Menurutnya, kebijakan yang dibuat Kementrian Komunikasi dan Informatika (Kemenkominfo) membuat ada pemain yang diuntungkan dan dirugikan jika dijalankan.
“Pertama, itu biaya interkoneksi kan simetris artinya harga satu. Jelas Harga pokok produksi (HPP) operator itu beda, bagi yang HPP rendah tentu dapat marjin. Nah yang HPP tinggi siapa yang nanggung sunk cost? Kan harusnya dari biaya interkoneksi,” ulasnya.

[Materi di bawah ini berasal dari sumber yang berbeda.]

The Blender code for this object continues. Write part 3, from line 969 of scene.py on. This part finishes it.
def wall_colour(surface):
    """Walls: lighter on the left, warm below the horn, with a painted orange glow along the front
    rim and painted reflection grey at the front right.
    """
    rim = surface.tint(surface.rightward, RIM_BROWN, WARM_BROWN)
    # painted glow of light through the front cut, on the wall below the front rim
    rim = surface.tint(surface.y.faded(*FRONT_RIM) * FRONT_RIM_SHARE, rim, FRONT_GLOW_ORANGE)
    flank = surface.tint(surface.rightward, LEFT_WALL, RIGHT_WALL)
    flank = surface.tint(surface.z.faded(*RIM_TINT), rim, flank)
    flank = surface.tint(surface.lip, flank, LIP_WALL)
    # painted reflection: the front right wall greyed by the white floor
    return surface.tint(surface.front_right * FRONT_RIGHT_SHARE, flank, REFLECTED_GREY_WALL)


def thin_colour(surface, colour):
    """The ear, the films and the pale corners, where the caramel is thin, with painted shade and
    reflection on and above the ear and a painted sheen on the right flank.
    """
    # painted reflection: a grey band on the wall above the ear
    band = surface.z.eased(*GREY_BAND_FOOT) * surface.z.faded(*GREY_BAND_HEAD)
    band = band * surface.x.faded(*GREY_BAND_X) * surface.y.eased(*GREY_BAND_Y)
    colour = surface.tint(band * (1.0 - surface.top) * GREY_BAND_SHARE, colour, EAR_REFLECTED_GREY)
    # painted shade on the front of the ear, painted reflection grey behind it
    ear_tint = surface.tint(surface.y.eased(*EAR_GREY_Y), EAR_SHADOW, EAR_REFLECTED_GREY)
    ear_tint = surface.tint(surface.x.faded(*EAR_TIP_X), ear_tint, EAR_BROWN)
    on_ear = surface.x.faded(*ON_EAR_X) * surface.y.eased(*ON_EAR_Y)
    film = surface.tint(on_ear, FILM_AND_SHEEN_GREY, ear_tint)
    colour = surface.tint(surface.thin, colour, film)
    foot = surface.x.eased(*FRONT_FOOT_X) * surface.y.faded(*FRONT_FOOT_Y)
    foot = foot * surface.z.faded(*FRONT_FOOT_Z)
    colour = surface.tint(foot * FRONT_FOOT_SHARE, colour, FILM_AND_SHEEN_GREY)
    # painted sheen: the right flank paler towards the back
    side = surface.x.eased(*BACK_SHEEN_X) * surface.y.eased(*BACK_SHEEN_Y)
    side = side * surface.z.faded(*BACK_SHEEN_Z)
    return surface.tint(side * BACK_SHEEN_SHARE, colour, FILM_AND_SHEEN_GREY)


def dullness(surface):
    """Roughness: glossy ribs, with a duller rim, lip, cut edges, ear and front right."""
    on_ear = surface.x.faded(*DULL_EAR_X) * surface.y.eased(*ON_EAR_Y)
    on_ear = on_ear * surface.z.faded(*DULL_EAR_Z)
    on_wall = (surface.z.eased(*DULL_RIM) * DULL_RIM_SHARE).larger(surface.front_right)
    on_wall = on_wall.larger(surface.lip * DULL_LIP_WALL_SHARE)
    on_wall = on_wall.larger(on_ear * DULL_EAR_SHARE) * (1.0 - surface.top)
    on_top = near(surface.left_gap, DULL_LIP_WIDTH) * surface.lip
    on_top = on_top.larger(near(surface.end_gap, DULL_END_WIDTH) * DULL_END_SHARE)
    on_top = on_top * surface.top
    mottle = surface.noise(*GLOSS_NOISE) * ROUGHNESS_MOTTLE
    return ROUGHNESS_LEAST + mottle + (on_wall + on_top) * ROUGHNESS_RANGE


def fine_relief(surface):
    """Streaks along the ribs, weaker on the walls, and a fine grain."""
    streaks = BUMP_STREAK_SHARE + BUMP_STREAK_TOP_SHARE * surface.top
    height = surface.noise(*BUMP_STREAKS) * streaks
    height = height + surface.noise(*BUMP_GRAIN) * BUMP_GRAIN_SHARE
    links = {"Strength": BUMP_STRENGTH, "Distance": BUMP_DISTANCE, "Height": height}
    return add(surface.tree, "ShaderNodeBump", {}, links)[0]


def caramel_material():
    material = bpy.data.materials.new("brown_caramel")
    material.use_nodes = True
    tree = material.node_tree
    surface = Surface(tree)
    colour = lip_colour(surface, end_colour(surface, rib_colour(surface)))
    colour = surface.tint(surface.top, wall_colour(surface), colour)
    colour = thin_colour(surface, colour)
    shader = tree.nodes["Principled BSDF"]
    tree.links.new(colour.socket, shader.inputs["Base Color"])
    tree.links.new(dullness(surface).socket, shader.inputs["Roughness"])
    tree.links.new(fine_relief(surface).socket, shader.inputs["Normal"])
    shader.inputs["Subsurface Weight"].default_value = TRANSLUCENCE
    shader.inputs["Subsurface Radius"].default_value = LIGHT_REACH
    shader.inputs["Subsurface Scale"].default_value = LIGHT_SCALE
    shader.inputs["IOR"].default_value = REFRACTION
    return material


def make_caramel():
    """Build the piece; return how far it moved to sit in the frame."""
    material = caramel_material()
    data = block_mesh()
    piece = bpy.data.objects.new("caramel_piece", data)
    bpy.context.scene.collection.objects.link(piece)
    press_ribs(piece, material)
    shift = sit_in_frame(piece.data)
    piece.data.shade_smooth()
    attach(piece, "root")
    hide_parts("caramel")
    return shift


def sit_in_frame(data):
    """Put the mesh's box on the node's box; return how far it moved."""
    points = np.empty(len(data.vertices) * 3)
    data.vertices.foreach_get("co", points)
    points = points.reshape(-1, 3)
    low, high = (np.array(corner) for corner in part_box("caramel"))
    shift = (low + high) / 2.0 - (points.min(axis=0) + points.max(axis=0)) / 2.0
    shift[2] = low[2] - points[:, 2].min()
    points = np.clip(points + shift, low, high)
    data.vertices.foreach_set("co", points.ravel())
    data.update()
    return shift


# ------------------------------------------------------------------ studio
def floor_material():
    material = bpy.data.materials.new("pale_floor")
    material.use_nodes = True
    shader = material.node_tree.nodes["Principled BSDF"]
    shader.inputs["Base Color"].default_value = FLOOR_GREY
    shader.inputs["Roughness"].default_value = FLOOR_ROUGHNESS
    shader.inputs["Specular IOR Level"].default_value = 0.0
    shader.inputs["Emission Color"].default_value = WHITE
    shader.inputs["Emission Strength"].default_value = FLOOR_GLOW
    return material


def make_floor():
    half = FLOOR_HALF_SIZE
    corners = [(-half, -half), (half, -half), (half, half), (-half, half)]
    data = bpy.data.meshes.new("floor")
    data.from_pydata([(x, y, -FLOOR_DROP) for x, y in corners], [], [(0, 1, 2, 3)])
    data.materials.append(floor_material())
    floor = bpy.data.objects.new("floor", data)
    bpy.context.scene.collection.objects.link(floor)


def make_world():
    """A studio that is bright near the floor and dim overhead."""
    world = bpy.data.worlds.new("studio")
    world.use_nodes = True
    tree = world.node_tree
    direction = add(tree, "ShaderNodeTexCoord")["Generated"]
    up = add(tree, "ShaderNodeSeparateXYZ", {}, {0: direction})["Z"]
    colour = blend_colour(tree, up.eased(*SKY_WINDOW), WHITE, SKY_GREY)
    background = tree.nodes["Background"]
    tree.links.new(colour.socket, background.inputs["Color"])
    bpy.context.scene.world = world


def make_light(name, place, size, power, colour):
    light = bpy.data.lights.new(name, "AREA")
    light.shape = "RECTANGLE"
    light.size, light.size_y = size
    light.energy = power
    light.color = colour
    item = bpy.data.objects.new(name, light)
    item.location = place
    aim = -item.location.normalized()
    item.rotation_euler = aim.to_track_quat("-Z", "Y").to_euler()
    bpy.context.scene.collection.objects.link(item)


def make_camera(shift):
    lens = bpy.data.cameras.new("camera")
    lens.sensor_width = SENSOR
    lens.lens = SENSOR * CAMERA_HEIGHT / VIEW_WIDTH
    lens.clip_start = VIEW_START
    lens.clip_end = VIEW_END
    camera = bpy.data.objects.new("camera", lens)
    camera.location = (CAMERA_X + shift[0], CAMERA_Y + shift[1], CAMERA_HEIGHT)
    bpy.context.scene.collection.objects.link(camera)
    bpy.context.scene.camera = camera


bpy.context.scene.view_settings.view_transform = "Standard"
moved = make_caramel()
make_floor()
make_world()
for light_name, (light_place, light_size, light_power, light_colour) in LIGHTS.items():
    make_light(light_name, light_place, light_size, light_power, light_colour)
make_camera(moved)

Kedua, jika revisi kedua PP yang merupakan turunan dari UU telekomunikasi itu dijalankan, bisa memicu praktik monetisasi frekuensi di secondary market.

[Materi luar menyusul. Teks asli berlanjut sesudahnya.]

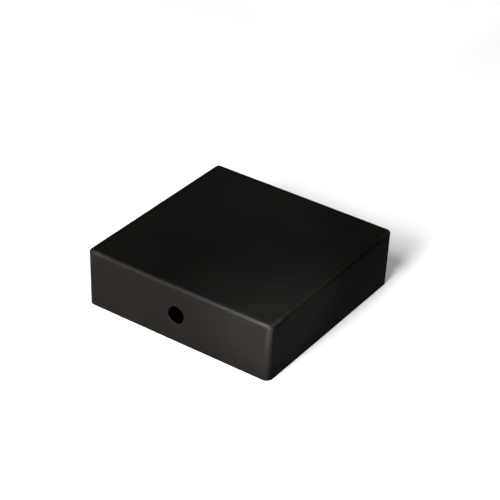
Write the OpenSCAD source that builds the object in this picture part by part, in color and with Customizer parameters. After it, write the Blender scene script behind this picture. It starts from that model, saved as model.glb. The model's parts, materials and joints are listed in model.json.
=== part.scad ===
// Flat square cap for the top of a wooden fence post.
// Five steel plates meet at their outside corners. Welds fill the corners and are ground round,
// and each weld leaves a narrow root bead on the inside.
// The origin is the centre of the open rim, +Z points up through the top plate, and the walls
// with the screw holes face -Y and +Y.

/* [Post] */
// Width of the square post that the cap fits
post_w = 70; // [60:1:100]
// Gap between the post and each wall
post_gap = 0.5; // [0.5:0.1:1.5]

/* [Plates] */
// Height of the whole cap
cap_h = 22; // [20:0.5:30]
// Thickness of the top plate and of the four walls
plate_t = 2; // [1.5:0.1:2.5]

/* [Welds] */
// Outside radius along the top edges
edge_r = 1.1; // [0.5:0.1:1.5]
// Inside radius of the corners, and the width of the root beads, which stay clear of the post
root_r = 0.5; // [0.3:0.1:0.5]

/* [Screw holes] */
// Diameter of the screw holes
hole_d = 6.4; // [4:0.1:8]
// Height of the screw holes above the rim
hole_z = 10.7; // [6:0.1:13]

/* [Hidden] */

// Colours of the coated plates and welds
plate_colour = [0.13, 0.125, 0.12];
weld_colour = [0.19, 0.185, 0.18];

// Inside width of the cap
socket_w = post_w + 2 * post_gap;
// Height of the top plate's underside, which rests on the post
seat_z = cap_h - plate_t;
// Height where the walls end and the top welds begin
weld_z = seat_z - root_r;
// Distance of the corner axes from the middle planes: the plates end in line with them
corner_axis = socket_w / 2 - root_r;
// Outside radius of the vertical corners
corner_r = plate_t + root_r;

// How far a cutter passes the face that it cuts
past = 1;
// Segments of a full circle
$fn = 96;

// Square plate whose underside is as wide as the post and rests on it.
module top_plate() {
    color(plate_colour)
        translate([-corner_axis, -corner_axis, seat_z])
            cube([2 * corner_axis, 2 * corner_axis, plate_t]);
}

// One wall, standing in front of the socket and facing -Y.
module wall() {
    translate([-corner_axis, -socket_w / 2 - plate_t, 0])
        cube([2 * corner_axis, plate_t, weld_z]);
}

// The same wall with a screw hole through its middle.
module drilled_wall() {
    difference() {
        wall();
        translate([0, -socket_w / 2 + past, hole_z])
            rotate([90, 0, 0])
                cylinder(d = hole_d, h = plate_t + 2 * past);
    }
}

module skirt_front() {
    color(plate_colour)
        drilled_wall();
}

module skirt_right() {
    color(plate_colour)
        rotate([0, 0, 90])
            wall();
}

module skirt_rear() {
    color(plate_colour)
        rotate([0, 0, 180])
            drilled_wall();
}

module skirt_left() {
    color(plate_colour)
        rotate([0, 0, 270])
            wall();
}

// Cross-section of a weld from the height bottom_z up. X is measured outwards from the corner
// axis and Y is the height. The outer top corner is round, and the root bead is a small
// triangle below the top plate.
module weld_section(bottom_z) {
    difference() {
        union() {
            translate([0, seat_z])
                square([corner_r, plate_t]);
            translate([root_r, bottom_z])
                square([plate_t, seat_z - bottom_z]);
            translate([0, weld_z])
                polygon([[root_r, 0], [root_r, root_r], [0, root_r]]);
        }
        translate([corner_r - edge_r, cap_h - edge_r])
            difference() {
                square(edge_r + past);
                circle(edge_r);
            }
    }
}

// Weld along the top edge of the wall that faces the given direction, in degrees from -Y.
module top_weld(turn) {
    color(weld_colour)
        rotate([0, 0, turn])
            translate([-corner_axis, -corner_axis, 0])
                rotate([90, 0, 90])
                    mirror([1, 0, 0])
                        linear_extrude(2 * corner_axis)
                            weld_section(weld_z);
}

// Weld down the vertical corner that follows the wall facing the given direction.
module corner_weld(turn) {
    color(weld_colour)
        rotate([0, 0, turn])
            translate([corner_axis, -corner_axis, 0])
                rotate([0, 0, -90])
                    rotate_extrude(angle = 90)
                        weld_section(0);
}

module top_weld_front() {
    top_weld(0);
}

module top_weld_right() {
    top_weld(90);
}

module top_weld_rear() {
    top_weld(180);
}

module top_weld_left() {
    top_weld(270);
}

module corner_weld_front_right() {
    corner_weld(0);
}

module corner_weld_rear_right() {
    corner_weld(90);
}

module corner_weld_rear_left() {
    corner_weld(180);
}

module corner_weld_front_left() {
    corner_weld(270);
}

top_plate();
skirt_front();
skirt_right();
skirt_rear();
skirt_left();
top_weld_front();
top_weld_right();
top_weld_rear();
top_weld_left();
corner_weld_front_right();
corner_weld_rear_right();
corner_weld_rear_left();
corner_weld_front_left();
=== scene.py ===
"""Looks of the fence post cap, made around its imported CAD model. Lengths are in metres.

Each CAD node is replaced by a finer mesh of the same piece: coated walls with softened rims and
hole mouths, and welds that are ground smooth outside and left rippled inside.
"""

import json
import math

import bmesh
import bpy
from mathutils import Matrix, Vector


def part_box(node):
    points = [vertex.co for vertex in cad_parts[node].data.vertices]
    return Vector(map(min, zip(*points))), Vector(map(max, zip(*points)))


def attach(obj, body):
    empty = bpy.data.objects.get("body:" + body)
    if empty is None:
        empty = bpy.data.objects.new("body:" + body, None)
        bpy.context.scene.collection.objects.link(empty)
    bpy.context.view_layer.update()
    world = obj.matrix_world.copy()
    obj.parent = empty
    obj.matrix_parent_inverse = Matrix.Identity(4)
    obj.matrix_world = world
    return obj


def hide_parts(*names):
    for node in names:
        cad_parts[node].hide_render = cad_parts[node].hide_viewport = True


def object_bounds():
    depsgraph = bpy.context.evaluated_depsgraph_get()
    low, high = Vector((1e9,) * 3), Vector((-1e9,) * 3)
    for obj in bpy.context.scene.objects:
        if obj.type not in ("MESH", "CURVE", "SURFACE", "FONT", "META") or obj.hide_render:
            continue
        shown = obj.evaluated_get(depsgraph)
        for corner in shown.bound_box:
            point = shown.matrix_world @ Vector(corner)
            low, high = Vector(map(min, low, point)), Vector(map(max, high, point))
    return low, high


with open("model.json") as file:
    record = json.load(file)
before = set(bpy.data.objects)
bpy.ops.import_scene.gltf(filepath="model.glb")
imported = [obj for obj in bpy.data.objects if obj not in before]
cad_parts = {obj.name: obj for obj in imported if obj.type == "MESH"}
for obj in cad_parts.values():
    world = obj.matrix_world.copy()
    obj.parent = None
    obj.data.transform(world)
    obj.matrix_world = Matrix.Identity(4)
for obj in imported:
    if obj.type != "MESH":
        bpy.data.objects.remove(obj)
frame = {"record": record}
cad_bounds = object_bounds()

MM = 0.001

# ---------------------------------------------------------------- sizes taken from the CAD model

HALF_WIDTH = cad_bounds[1].x
CAP_HEIGHT = cad_bounds[1].z
PLATE_LOW, PLATE_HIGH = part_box("top_plate")
WALL_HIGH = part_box("skirt_front")[1]

SEAT_HEIGHT = PLATE_LOW.z
THICKNESS = PLATE_HIGH.z - PLATE_LOW.z
CORNER_AXIS = WALL_HIGH.x
WALL_TOP = WALL_HIGH.z
ROOT = SEAT_HEIGHT - WALL_TOP
CORNER_REACH = HALF_WIDTH - CORNER_AXIS

MOUNTS = {mount["name"]: mount for mount in frame["record"]["mounts"]}
HOLE_RADIUS = MOUNTS["screw_hole_front"]["dims"]["r_mm"] * MM
HOLE_HEIGHT = MOUNTS["screw_hole_front"]["pos_m"][2]

# ---------------------------------------------------------------- finer shapes, made here

TOP_EDGE_RADIUS = 1.25 * MM
CORNER_RADIUS_AT_RIM = 2.45 * MM
CORNER_RADIUS_AT_TOP = 1.6 * MM
RIM_RADIUS = 0.3 * MM
MOUTH_RADIUS = 0.22 * MM
PLATE_DISH = 0.06 * MM

# Painted highlight on the rounded edges: how far from a top corner it reaches, and its faintest share
# elsewhere
HIGHLIGHT_REACH = 12 * MM
LEAST_HIGHLIGHT = 0.05

BEAD_RIPPLE_PITCH = 1.1 * MM
BEAD_RIPPLE_DEPTH = 0.1 * MM
# Height of the top bead under its ripples, as a share of their depth
TOP_BEAD_BASE = 0.4
TOP_BEAD_FADE = 2 * MM
CORNER_BEAD_BULGE = 0.28 * MM
CORNER_BEAD_FADE = 1.5 * MM
# A corner weld ends this far from its axis, so that its mesh has no pinched points there
CORNER_WELD_TIP = 0.02 * MM

ARC_STEPS = 8
CORNER_STEPS = 20
HOLE_STEPS = 96
RIPPLE_STEP = 0.22 * MM
CORNER_BLEND_STEPS = 12
PLATE_RINGS = 10
WALL_RING_SHARES = (0.1, 0.4)
SHARP_ANGLE = math.radians(35)
STRONGEST_FACE_WEIGHT = 100
NEARLY_ZERO = 1e-9


def arc(steps=ARC_STEPS):
    """Pairs (1 - cos, 1 - sin) over a quarter turn, which run from (0, 1) to (1, 0)."""
    turns = [math.pi / 2 * i / steps for i in range(steps + 1)]
    return [(1 - math.cos(a), 1 - math.sin(a)) for a in turns]


def spaced(low, high, step):
    """Values from low to high, evenly spaced and no further apart than step."""
    count = max(1, math.ceil((high - low) / step))
    return [low + (high - low) * i / count for i in range(count + 1)]


def smooth_step(value):
    """0 below 0, 1 above 1, and a smooth rise in between."""
    value = min(1.0, max(0.0, value))
    return value * value * (3 - 2 * value)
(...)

“Nah, ini kalau dilihat yang untung banyak sebagian operator, tetapi paling rugi operator yang sudah banyak bangun dan negara karena potensi pajak hilang,” jelasnya.
Dia mengingatkan jika pun nanti terjadi profit yang bertambah dari penerapan network sharing tidak selalu meningkatkan penerimaan negara lewat pajak.
Jika revisi itu resmi diberlakukan, katanya, hanya beberapa operator seluler yang menanggung keuntungan dari adanya network sharing. Sebagian besar keuntungan tersebut nantinya justru bakal mengalir ke kantong perusahaan induk mereka di luar Indonesia, sehingga kontradiktif terhadap upaya tax amnesty.
Menurutnya, dalam pencatatan keuangan di Indonesia, salah satunya yang banyak diakali adalah pajak penghasilan badan (PPh badan. Penarikan item ini di Indonesia jika sebuah perusahaan untung.
Direktur Lembaga Pengembangan dan Pemberdayaan Masyarakat Informasi (LPPMI) Kamilov Sagala mengingatkan revisi kedua PP tersebut jika dijalankan menyimpan potensi moral hazard dan bisa melempangkan praktik korupsi kolusi nepotisme (KKN) di industri telekomunikasi.